Brentford offered the midfielder a six-month contract in January and he has subsequently delivered, scoring once and assisting four in 10 league games to help the Bees away from the relegation zone.

Eriksen has also created 26 chances since his Brentford debut in February, with only Son Heung-min (27), Martin Odegaard (33) and Kevin De Bruyne (37) providing more opportunities in the Premier League over that period.

Speculation persists over Eriksen’s future with his short-term deal to expire in June, with Spurs and United reportedly interested.

Eriksen has suggested he dreams of playing in the Champions League again and, although Thomas Frank has stressed his desire to keep him at Brentford, the Denmark star is yet to make a decision.

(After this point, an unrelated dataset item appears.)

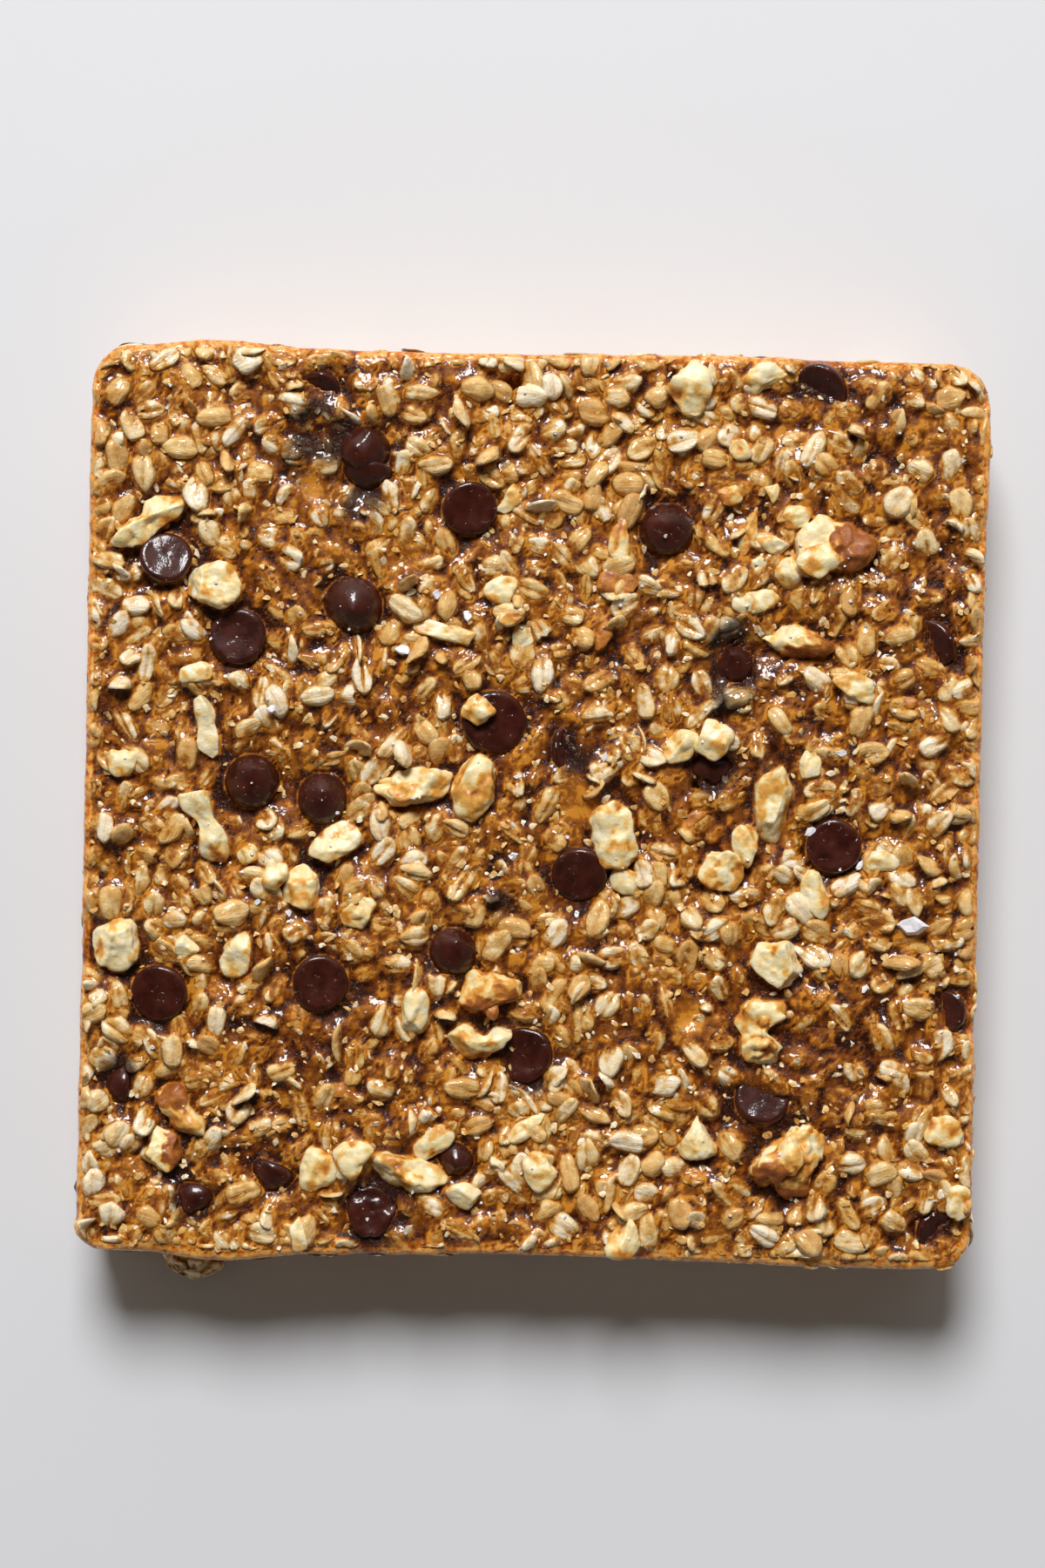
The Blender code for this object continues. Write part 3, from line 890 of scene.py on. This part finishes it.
def node_frame(node):
    """(middle, rotation about Z in radians, size) of a lump in the CAD model."""
    corners = np.array([vertex.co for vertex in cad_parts[node].data.vertices]) / MM
    flat = corners[:, :2] - corners[:, :2].mean(0)
    _, _, axes = np.linalg.svd(flat, full_matrices=False)
    across = math.atan2(axes[0][1], axes[0][0])
    turn = across if abs(across) <= math.pi / 2 else across - math.copysign(math.pi, across)
    spun = corners @ turned(-math.degrees(turn)).T
    size = spun.max(0) - spun.min(0)
    middle = turned(math.degrees(turn)) @ ((spun.max(0) + spun.min(0)) / 2)
    return middle, turn, size


def make_walnuts(bed, level):
    names = [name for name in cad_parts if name.startswith("walnut_")]
    ways, faces = ball(5)
    parts, browns = [], []
    for number, name in enumerate(names):
        middle, turn, size = node_frame(name)
        nut = NUTS.get(name, Nut())
        shape, brown = nut_shape(ways, size * WALNUT_GROWTH, nut, WALNUT_SEED + number)
        parts.append(shape @ turned(math.degrees(turn)).T + middle)
        browns.append(brown)
    points, faces = joined(np.stack(parts), faces)
    settle(bed, level, points, faces, WALNUT_KEPT_CLEAR)
    return names, points, faces, np.concatenate(browns)


# Smaller bits of walnut: x, y, length, width, degrees
WALNUT_BITS = (
    (18.6, 60.5, 11.0, 4.9, 79),
    (-8.2, 48.7, 7.5, 6.3, 0),
    (-20.6, 39.2, 13.8, 4.1, -11),
    (-5.8, 42.2, 6.1, 3.2, 10),
    (-3.0, 38.4, 5.5, 5.1, 50),
    (63.2, 56.6, 9.3, 7.3, 20),
    (43.2, 71.3, 5.3, 4.7, 0),
    (52.6, 71.9, 4.5, 3.6, 90),
    (58.4, 66.9, 6.7, 5.9, 30),
    (47.5, 62.5, 9.8, 3.8, 71),
    (53.1, 60.3, 7.1, 4.1, -14),
    (56.9, 54.2, 7.1, 6.1, 80),
    (49.4, 47.4, 10.2, 5.1, 5),
    (72.1, 28.8, 9.8, 6.0, -14),
    (-92.6, 8.4, 7.1, 6.7, 30),
    (-57.6, -16.4, 7.1, 5.5, 80),
    (-38.7, -24.9, 8.3, 7.1, 10),
    (-77.3, -33.4, 5.4, 5.1, 0),
    (32.8, 14.1, 9.8, 6.7, 26),
    (40.6, 15.9, 8.3, 7.5, 60),
    (62.8, 11.6, 7.9, 4.9, 80),
    (79.6, -10.5, 7.6, 4.5, 5),
    (64.1, -18.7, 11.0, 6.1, 111),
    (-25.4, -46.3, 10.2, 6.3, 75),
    (-20.8, -76.3, 9.8, 5.9, 36),
    (3.2, -82.3, 8.4, 7.9, 70),
    (-50.7, -97.5, 7.5, 3.4, 101),
    (-38.8, -80.5, 10.2, 4.7, 46),
    (-76.5, 28.7, 7.1, 4.8, 0),
    (0.4, -72.5, 9.8, 4.1, 36),
    (45.3, 81.8, 5.3, 5.0, 0),
    (-12.7, 21.7, 7.6, 6.9, 10),
    (21.4, -16.3, 7.3, 6.0, -40),
    (48.4, -7.8, 9.4, 6.0, 100),
    (-64.0, -12.2, 4.8, 4.6, 0),
    (22.8, -97.2, 9.2, 7.7, 80),
    (98.0, -87.1, 7.7, 5.5, 80),
    (94.4, -71.6, 8.3, 8.0, 40),
    (50.1, 98.0, 10.8, 6.5, 15),
    (33.4, 95.3, 11.8, 9.8, 70),
    (-46.9, -83.6, 9.5, 8.8, 60),
    (-38.1, -80.2, 8.8, 8.4, 20),
    (-13.7, -88.0, 7.7, 5.9, -10),
    (-6.4, 69.2, 7.5, 4.0, 50),
    (50.0, 56.1, 3.4, 3.0, 0),
    (47.7, 47.0, 3.4, 2.6, 60),
)
# Flakes of brown walnut skin: x, y, length, width, degrees
SKIN_FLAKES = (
    (-41.5, -65.3, 5.6, 3.8, 20),
    (18.2, 51.0, 9.0, 5.6, 8),
    (15.0, 38.5, 6.0, 3.2, 60),
    (84.0, 25.5, 5.2, 3.0, -20),
    (36.0, -2.5, 7.4, 3.0, 30),
    (-8.0, -46.0, 4.6, 3.0, 100),
)
SKIN_THICKNESS = 1.2


def make_bits(bed, look):
    """The smaller bits of walnut that lie on the oats."""
    ways, faces = ball(4)
    parts, browns = [], []
    for number, (x, y, length, width, degrees) in enumerate(WALNUT_BITS + SKIN_FLAKES):
        size = np.array([length, width, (0.3 + 0.08 * (number % 4)) * width + 0.6])
        taper = 0.3 * math.sin(2.1 * number)
        nut = Nut(breaks=5 + number % 4, taper=taper, patches=0.45, rough=1.2)
        is_skin = number >= len(WALNUT_BITS)
        if is_skin:
            size[2] = SKIN_THICKNESS
        shape, brown = nut_shape(ways, size * 1.06, nut, WALNUT_BIT_SEED + number)
        brown = np.maximum(brown, 0.85 * is_skin)
        shape = shape @ turned(degrees).T
        lift = rest_on(bed, shape, (x, y), 0.9)
        shape = shape + (x, y, lift)
        bed.stamp(shape)
        parts.append(shape)
        browns.append(brown)
    points, faces = joined(np.stack(parts), faces)
    brown = np.concatenate(browns)
    make_piece("walnut_bits", points, faces, look, "walnut", tone=brown, wet=0 * brown)


# ---------------------------------------------------------------- salt

# Big flakes of salt: x, y, length, width, degrees
SALT_FLAKES = (
    (86.0, -24.9, 7.6, 5.0, 10),
    (-59.2, 20.7, 2.6, 1.9, 30),
    (-54.8, -25.6, 2.6, 1.8, 70),
    (-61.6, -22.8, 2.2, 1.6, 10),
    (-30.0, 35.0, 4.0, 2.6, -10),
    (-22.6, 47.5, 2.8, 2.0, 60),
    (-15.6, 42.9, 3.2, 2.2, 100),
    (-4.0, -11.3, 3.0, 2.2, 40),
    (16.1, 11.6, 2.4, 1.6, 80),
    (-3.4, 6.8, 2.2, 1.6, 20),
    (69.5, 13.7, 3.2, 2.0, 20),
    (75.9, -39.5, 2.2, 1.4, 50),
    (74.0, -51.5, 2.4, 1.6, 0),
    (74.4, -11.6, 3.0, 1.6, 60),
    (63.0, -4.2, 3.0, 1.9, 30),
)
SALT_GRAINS = 260
FLAKE_SIDES = 6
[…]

“I don’t know what the future holds,” he told BBC Sport. “It will be a decision from a sporting perspective but also be a family perspective going into the decision of where we’re going to go.”

Asked if staying at Brentford remains an option, he said: “They are, they definitely are. I haven’t made up my mind 100 per cent of where I’m going.

“I have an idea, but what’s going to happen I don’t know. But Brentford are definitely in the category of one of the clubs.”

Eriksen also reiterated his hopes to compete for trophies at the top level with whoever he opts to join.

“I’ve always wanted to win trophies. I’m always on the competitive side, I always want to be the best version possible in any way, playing at the highest level possible,” he added.

“In the end it takes time and also it changes perspective if something like that happens and how my family reacts.

“Just the feeling of being with my family is more important, not that it wasn’t important before, but you just realise: ‘Oh, this is something that I care about even more now’.”